Kenny Graham and Jake Smyth’s restaurant is not a fine diner. It’s got the prices and ingredients of a fine diner, but in every other way it’s completely different, and completely unique.
However contradictory this may sound, it looks and feels like a harmonious fusion of the OG Mary’s in Newtown and the historic live-music venue that was here before. It’s red, black and timber. Carpet lines the floor (when was the last time we said that about a new restaurant?), and the walls are crimson and textured from stucco and bar-style back-lighting. The bar is timber, as is the furniture, besides a few plush velvet banquettes. It’s dark and loud enough to know this isn’t a venue that opens before 5pm; it’s one that’s open until 1am.
Then there’s the stage, filled every night with an energetic ensemble spewing sometimes experimental jazz and other times purely instrumental hip hop.
But this isn’t a bar or a live music venue. Those bands are just the support act to what head chef Joel Wooten and Group exec Jimmy Garside put on the table: whole rotisserie ducks, dry aged and lathered in mandarin sauce; a lobster split down the middle, heavily buttered and embraced by chips golden from duck fat; and a chestnut and cabbage pithivier disguised (for accessibility’s sake) on the menu as a ‘vegetable pie’.
“We didn’t want it to be modern, we wanted to lean on the rich culinary traditions of Europe but with a unique Australian take. That was important to me. I didn’t just want to roll out the hits of Escoffier and Fernand Point, it was about thinking about if those guys were in Australia, what would they have served a rotisserie duck with?” says Smyth.
It seems entirely old-fashioned, but because of how it’s sold to each table, how it’s written on the menu, and how it tastes, it’s exciting. “We wanted it to be celebration food. This is a bit of a lame thing to say these days and I’m going to sound like Marie Kondo, but I want it to spark joy. I want people to fucking smile when it gets put in front of them. I want it to be luxurious and indulgent.”

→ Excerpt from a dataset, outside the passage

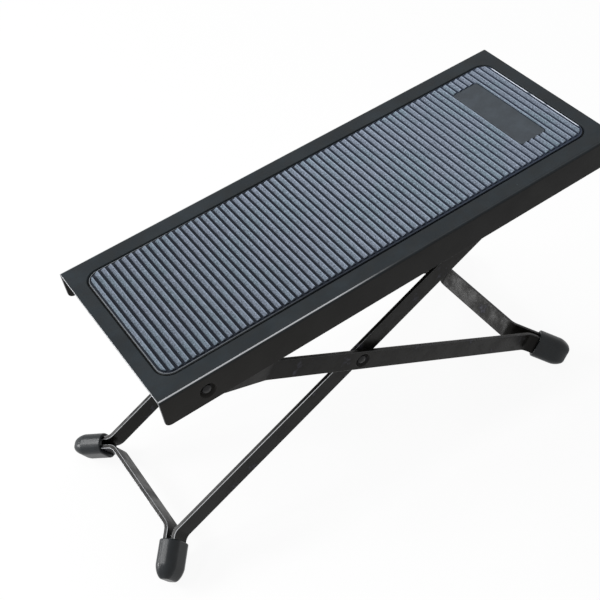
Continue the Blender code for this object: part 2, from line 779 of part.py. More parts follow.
def build_rivet(shop, name, face, stack, parent, place, turn):
    """A rivet: domed head in the dimple, shank, and a clinched tail inside the washer."""
    head_foot = face + SEAT
    washer_out = stack - SEAT
    tail_top = washer_out - WASHER - SEAT
    dome = []
    for step in range(BEND_STEPS + 1):
        angle = QUARTER * (1 - step / BEND_STEPS)
        dome.append((HEAD_RADIUS * math.cos(angle), head_foot + HEAD_RISE * math.sin(angle)))
    dome[0] = (0, dome[0][1])
    profile = dome + [(SHANK_RADIUS, head_foot), (SHANK_RADIUS, tail_top)]
    for out, drop in TAIL_PROFILE_SHARES:
        profile.append((TAIL_RADIUS * out, tail_top - TAIL_RISE * drop))
    rivet = turned(shop, name, profile, parent, turn)
    rivet.location = place
    washer_profile = [
        (HOLE_RADIUS, washer_out),
        (WASHER_RADIUS, washer_out),
        (WASHER_RADIUS, washer_out - WASHER),
        (HOLE_RADIUS, washer_out - WASHER),
    ]
    washer = turned(shop, name + "_washer", washer_profile, parent, turn, ring=True)
    washer.location = place
    return rivet, washer


def cap_rings():
    """Rings of a foot cap along its own axis, from the mouth to the tip."""
    half_long = CAP_HEIGHT / 2
    half_short = CAP_THICKNESS / 2
    rim = CAP_RIM_ROUND * CAP_RIM_SHARE
    stations = [(0, CAP_RIM_ROUND), (rim, rim), (CAP_RIM_ROUND, 0)]
    for run, drawn_in in CAP_TIP_SHARES:
        stations.append((CAP_LENGTH - CAP_TIP_RUN * (1 - run), CAP_TIP_INSET * drawn_in))
    rings = []
    for along, inset in stations:
        half_y = half_short - inset
        half_z = half_long - inset
        section = rounded_rectangle(half_y, half_z, CAP_CORNER - inset, steps=CAP_STEPS)
        rings.append([(along, y, z) for y, z in section])
    return rings


def cap_matrix(sign, far, bar_place, spread):
    """Place of a cap in its leg frame: at the ear's mouth, along the ear."""
    turn = EAR_ANGLE if sign > 0 else 2 * QUARTER - EAR_ANGLE
    mouth = (sign * (bar_place[0] + bar_place[1]), far * spread, 0)
    return Matrix.Translation(mouth) @ Matrix.Rotation(far * turn, 4, "Z")


def build_cap(shop, name, matrix, parent, floor_tool):
    """A rubber foot cap: round-ended body with a pocket for the ear and a flat foot."""
    cap = lofted(shop, name, cap_rings(), parent)
    cap.matrix_local = matrix
    half_y = EAR_OFFSET + STRAP / 2 + SEAT
    half_z = HALF_STRAP + SEAT
    loops = []
    for along in (-CUT_OVER, CAP_LENGTH - CAP_END_WALL):
        section = rounded_rectangle(half_y, half_z, CAP_POCKET_CORNER)
        loops.append([(along, y, z) for y, z in section])
    pocket = lofted(shop, name + "_pocket", loops, parent, tool=True)
    pocket.matrix_local = matrix
    boolean(cap, "pocket", "DIFFERENCE", pocket)
    boolean(cap, "floor_flat", "DIFFERENCE", floor_tool)
    return cap


def low_point(matrix, slope):
    """Height of a cap's lowest point once the platform is tilted by an angle."""
    best = None
    for ring in cap_rings():
        for point in ring:
            place = matrix @ Vector(point)
            height = place.x * math.sin(slope) + place.z * math.cos(slope)
            best = height if best is None else min(best, height)
    return best


def standing_tilt(inner_cap, outer_cap):
    """The platform tilt at which the caps of both frames touch one floor, and the floor's depth."""
    low, high = -STEEPEST_STAND, STEEPEST_STAND
    for _ in range(SOLVE_STEPS):
        middle = (low + high) / 2
        if low_point(inner_cap, middle) > low_point(outer_cap, middle):
            low = middle
        else:
            high = middle
    return low, low_point(outer_cap, low)


def centre_on_floor(shop, frame):
    """Slide the assembly so that its box is centred over the origin."""
    bpy.context.view_layer.update()
    graph = bpy.context.evaluated_depsgraph_get()
    places = []
    for item in shop.parts.objects:
        if item.type != "MESH":
            continue
        evaluated = item.evaluated_get(graph)
        mesh = evaluated.to_mesh()
        places += [(evaluated.matrix_world @ vertex.co).x for vertex in mesh.vertices]
        evaluated.to_mesh_clear()
    frame.location.x -= (min(places) + max(places)) / 2


def main():
    """Build the footrest at rest, in the third of its five heights."""
    clear_scene()
    shop = Shop()
    outer, inner = linkage_at_rest()

    outer_bar = (PIVOT_TO_SCISSOR + SCISSOR_TO_OUTER_BAR, OUTER_BAR_TO_CAP)
    inner_bar = (SCISSOR_TO_INNER_BAR, INNER_BAR_TO_CAP)
    in_platform = Matrix.Translation((PIVOT.x, 0, PIVOT.y)) @ Matrix.Rotation(outer, 4, "Y")
    in_outer = Matrix.Translation((PIVOT_TO_SCISSOR, 0, 0)) @ Matrix.Rotation(-outer - inner, 4, "Y")
    outer_cap = in_platform @ cap_matrix(1, 1, outer_bar, OUTER_CAP_SPREAD)
    inner_cap = in_platform @ in_outer @ cap_matrix(-1, 1, inner_bar, INNER_CAP_SPREAD)
    tilt, depth = standing_tilt(inner_cap, outer_cap)

    frame = shop.axis("platform_frame", None, (0, 0, -depth - FLOOR_FLAT), -tilt)
    outer_axis = shop.axis("outer_leg_axis", frame, (PIVOT.x, 0, PIVOT.y), outer)
    inner_axis = shop.axis("inner_leg_axis", outer_axis, (PIVOT_TO_SCISSOR, 0, 0), -outer - inner)

    path = rod_path()
    platform = build_platform(shop, frame)
    mat = build_mat(shop, frame)
    rails = [
        build_rail(shop, "rack_rail_near", -1, path, frame),
        build_rail(shop, "rack_rail_far", 1, path, frame),
    ]
    outer_frame = build_outer_frame(shop, outer_axis)
    inner_frame = build_inner_frame(shop, inner_axis)
    rod = build_rod(shop, inner_axis)

    rivets = []
    washers = []
    for label, turn in (("near", TO_NEAR), ("far", TO_FAR)):
        place = (PIVOT.x, 0, PIVOT.y)
        floor = HALF_WIDTH - FLANGE_DIMPLE_DEPTH
        rivet, washer = build_rivet(
            shop, "platform_rivet_" + label, floor, PIVOT_FACE - STRAP, frame, place, turn
        )
        rivets.append(rivet)
        washers.append(washer)
        floor = OUTER_FACE - STRAP_DIMPLE_DEPTH
        place = (PIVOT_TO_SCISSOR, 0, 0)
        rivet, washer = build_rivet(
            shop, "scissor_rivet_" + label, floor, INNER_FACE - STRAP, outer_axis, place, turn
        )
        rivets.append(rivet)
        washers.append(washer)

    reach = PLATFORM_LENGTH
    square = ((reach, reach), (-reach, reach), (-reach, -reach), (reach, -reach))
    floor_loops = [[(x, y, height) for x, y in square] for height in (-CAP_LENGTH, 0)]
    floor_tool = lofted(shop, "floor_tool", floor_loops, None, tool=True)
    caps = []
    for label, far in (("near", -1), ("far", 1)):
        matrix = cap_matrix(-1, far, inner_bar, INNER_CAP_SPREAD)
        caps.append(build_cap(shop, "foot_cap_left_" + label, matrix, inner_axis, floor_tool))
        matrix = cap_matrix(1, far, outer_bar, OUTER_CAP_SPREAD)
        caps.append(build_cap(shop, "foot_cap_right_" + label, matrix, outer_axis, floor_tool))

    finishes = (
        ("platform_paint", (0.028, 0.030, 0.034), 0.50, 0.0, [platform] + rails),
        ("mat_rubber", (0.150, 0.172, 0.210), 0.80, 0.0, [mat]),
        ("leg_paint", (0.018, 0.018, 0.017), 0.42, 0.0, [outer_frame, inner_frame, rod]),
        ("rivet_steel", (0.030, 0.030, 0.031), 0.38, 0.6, rivets),
        ("washer_steel", (0.420, 0.420, 0.410), 0.40, 1.0, washers),
        ("cap_rubber", (0.052, 0.058, 0.063), 0.55, 0.0, caps),
    )
    for name, colour, roughness, metallic, items in finishes:
        material = make_material(name, colour, roughness, metallic)
        for item in items:
            item.data.materials.append(material)

    centre_on_floor(shop, frame)


if __name__ == "__main__":
    main()
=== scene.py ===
"""Looks of a folding guitar footrest: the fine shape and finish of every piece, in a pale studio.

Lengths are in metres. Each group of pieces is modelled on its own bench, which is found from the
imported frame: the platform about the middle of its top face, each leg frame about its pivot axis.
A bench has X along the piece, Y across the footrest and Z up.
"""

import json
import math

import bmesh
import bpy
from bpy.props import FloatProperty, FloatVectorProperty, PointerProperty
from mathutils import Matrix, Vector, noise


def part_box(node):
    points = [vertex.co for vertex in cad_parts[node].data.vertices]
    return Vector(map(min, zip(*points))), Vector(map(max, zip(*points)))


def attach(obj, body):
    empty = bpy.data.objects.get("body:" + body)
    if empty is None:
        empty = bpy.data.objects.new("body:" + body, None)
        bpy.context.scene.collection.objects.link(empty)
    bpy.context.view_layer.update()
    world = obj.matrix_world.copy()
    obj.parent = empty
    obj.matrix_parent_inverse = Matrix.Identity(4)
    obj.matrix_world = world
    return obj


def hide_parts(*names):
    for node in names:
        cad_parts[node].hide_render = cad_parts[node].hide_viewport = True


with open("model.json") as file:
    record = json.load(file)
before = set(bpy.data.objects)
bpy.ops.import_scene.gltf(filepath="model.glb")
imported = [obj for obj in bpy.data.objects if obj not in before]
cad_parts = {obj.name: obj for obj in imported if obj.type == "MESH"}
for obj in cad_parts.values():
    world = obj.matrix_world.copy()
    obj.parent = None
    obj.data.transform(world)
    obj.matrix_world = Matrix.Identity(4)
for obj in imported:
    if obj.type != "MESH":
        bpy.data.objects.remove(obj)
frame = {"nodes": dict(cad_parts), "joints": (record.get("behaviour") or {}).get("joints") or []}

bl_info = {
    "name": "Guitar Footrest",
    "version": (1, 0, 0),
    "blender": (4, 5, 0),
    "location": "View3D > Sidebar > Footrest",
    "description": "Models and finishes a folding guitar footrest piece by piece",
    "category": "Add Mesh",
}

QUARTER = math.pi / 2
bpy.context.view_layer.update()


# Benches

UPRIGHT = 0.9


def joint_place(name):
    """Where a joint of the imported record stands."""
    return Vector(next(joint["pos_m"] for joint in frame["joints"] if joint["name"] == name))


def platform_reach(bench, axis):
    """The lowest and the highest place of the platform along a bench's axis."""
    back = bench.inverted()
    places = [(back @ vertex.co)[axis] for vertex in frame["nodes"]["platform"].data.vertices]
    return min(places), max(places)


def platform_span(axis):
    """The platform's length along an axis of its bench."""
    low, high = platform_reach(PLATFORM_BENCH, axis)
    return high - low


def platform_bench():
    """Stands on the middle of the platform's top face, tilted as the platform is."""
    faces = [face for face in frame["nodes"]["platform"].data.polygons if face.normal.z > UPRIGHT]
    normal = max(faces, key=lambda face: face.area).normal
    turn = Matrix.Rotation(math.atan2(normal.x, normal.z), 4, "Y")
    middle = sum(platform_reach(turn, 0)) / 2
    return turn @ Matrix.Translation((middle, 0, platform_reach(turn, 2)[1]))


def leg_bench(pivot, towards):
    """Stands on a pivot axis, with X laid towards another axis."""
    along = towards - pivot
    return Matrix.Translation(pivot) @ Matrix.Rotation(math.atan2(-along.z, along.x), 4, "Y")


PLATFORM_PIVOT = joint_place("platform_pivot")
SCISSOR_PIVOT = joint_place("scissor_pivot")
ROD_AXIS = sum(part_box("height_rod"), Vector()) / 2
PLATFORM_BENCH = platform_bench()
OUTER_BENCH = leg_bench(PLATFORM_PIVOT, SCISSOR_PIVOT)
INNER_BENCH = leg_bench(SCISSOR_PIVOT, ROD_AXIS)
PIVOT_ON_PLATFORM = PLATFORM_BENCH.inverted() @ PLATFORM_PIVOT
PIVOT_TO_SCISSOR = (SCISSOR_PIVOT - PLATFORM_PIVOT).length
SCISSOR_TO_ROD = (ROD_AXIS - SCISSOR_PIVOT).length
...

That’s exactly how it feels. It’s the cuisine of champagne ads – the kind of food that you want to eat on your 21st, your 60th, or your wedding.
But not everyone can place a $125 whole duck or a $34 vegetable pie on a menu and make it sexy. The team here can sell it too.
The staff treat you like you’ve been there every week, like a friend who knows when to chat and when to chill. They talk about the food with wonder and a rare honestly. “One of the things we told the staff, yeah it’s a fancy restaurant and the service is great, but if you’re getting on well with a table and they say ‘sit down and enjoy a wine with us when you finish,’ you can do that. It’s all part of the experience,” says Graham.
Graham and Smyth say they’re lucky to work with the team they have – Caitlyn Rees (group drinks boss), Charles Leong (sommelier) and Adam George (restaurant manager) – but it’s not luck. When I ask them if they could have found the same people for their first venue, they both say absolutely not.
“We spent the last six years sticking to our guns and sticking to our word. Being as honest as we can be. That built a reputation where people start to listen to what we want to say,” Graham says.
“People want to be a part of the narrative you’re spinning, the stories you’re telling,” adds Smyth. “To tell a story well, it takes time. It takes commitment, grind and humdrum. It takes mistakes and massive fuck-ups.”
That’s a good summary of why they thought they could pull off such an ambitious venture. Think about it this way: they’ve opened a 110-seater restaurant at a time when many are closing; they’re posting daily live bands in the knowledge that many live music venues have recently shut; and they’re selling it all at a price point that competes with some of the most renowned restaurants in Sydney. When I put this to them, how utterly unprecedented, ambitious and risky Mary’s Underground is, Graham says this:
“Not to sound obtuse or anything, but there are no fucking rules. Mary’s was a starting block – having fancy McDonald’s, listening to loud rock music and drinking Jack Daniel’s but with a high level of service and the opportunity to buy a $300 bottle of Burgundy. “It’s about your engagement with the people. Most restaurants that fail, they have zero personality, they don’t give a fuck about you coming through the door. You could have the greatest food in the world, but you might not want to go back. It’s the about care factor, empathy and honesty.”
This is typical Graham and Smyth. All they care about is how people feel.
That’s what I think my 60-year-old friend was getting at. It’s not a fine diner because of the chef, the idea behind each dish, or how it looks. It’s because of how it makes you feel. Maybe for her, before technique and innovation were the heralds of a fine diner, it was just about how special a night out felt.
Graham and Smyth have achieved that, but in their minds, they haven’t finished. They’ve got bigger goals. “The story isn’t told on Mary’s Underground yet,” says Smyth. “We want to be a great restaurant. I want this to be an iconic restaurant in Sydney. That doesn’t get told just through time, it gets told through fucking blood, tears, sweat, laughter and passion. That’s the most exciting part of the venue for me. It’s not that we’ve opened it – opening it is the easy part – the hard part is turning up every day and getting better.”